The new boards looked great, though the static grass did come off quite a bit. I've just finished re-covering them and have absolutely saturated them with sprayed on watered-down PVA. Hopefully that will make them more resilient.

Monday, 4 March 2019

Blücher - 3rd game - Still loving it!

So the second game of Blücher in two days and my 3rd game in total. This time against Gerald and using the pick-up game scenario and 200 points.

I was French and on the attack again, Gerald's British lined up along a row of Spanish hills. There was a river on my right flank and I soon realised since there was no bridge across it in my deployment zone and that I'd have to assault on my left flank. So I deployed everything on that side of the river. I also then realised that there was rather a lot of difficult terrain on that flank as well!

Gerald saw what I was up to and deployed his reserves immediately to cut off an attempted cavalry assault on that flank.
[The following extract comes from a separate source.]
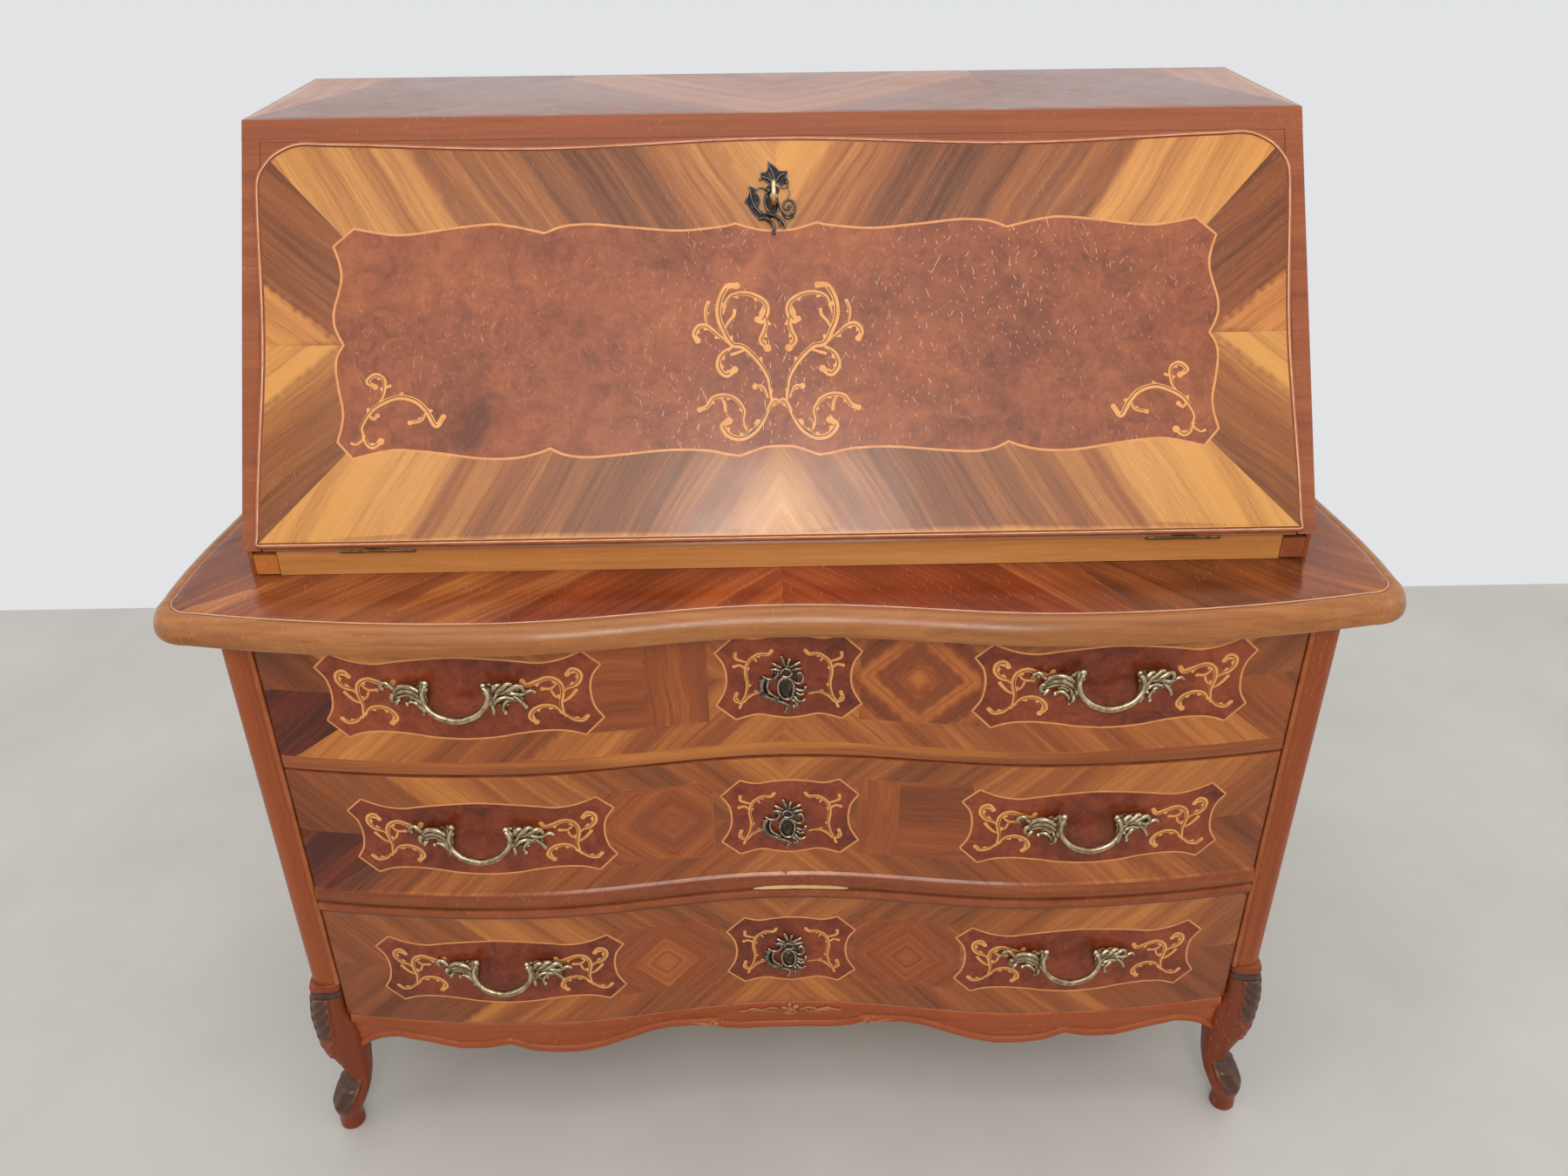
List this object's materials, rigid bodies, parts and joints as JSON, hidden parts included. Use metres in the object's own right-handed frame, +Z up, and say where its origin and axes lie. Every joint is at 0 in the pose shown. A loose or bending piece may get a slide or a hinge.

He then spotted a chance to get on my right flank with a reserve move and brought up a corps there.

My assault on his flank struggled and after a lot of effort he pushed it back. On the other flank his flanking corps marched forwards into a hail of artillery fire and repeated cavalry assaults. He struggled and it faltered. I was safe there.

Meanwhile the rest of my force was pushed back onto the windmill hill by his counter-assaulting army. My attack had turned into a retreat!

As we ran out of time Gerald put one last assault in to break my army. However he committed too much and I managed to get a few kills myself as well!

We had both been pushed over our break-points, but checking the rules only the active player's break point mattered for victory, so I won! Gerald won't make that mistake again.

A wonderful game again. This time getting my new Spanish buildings on the table. The windmill is from Leven Miniatures and the rest are a 3d-printed set from eBay (an absolute bargain).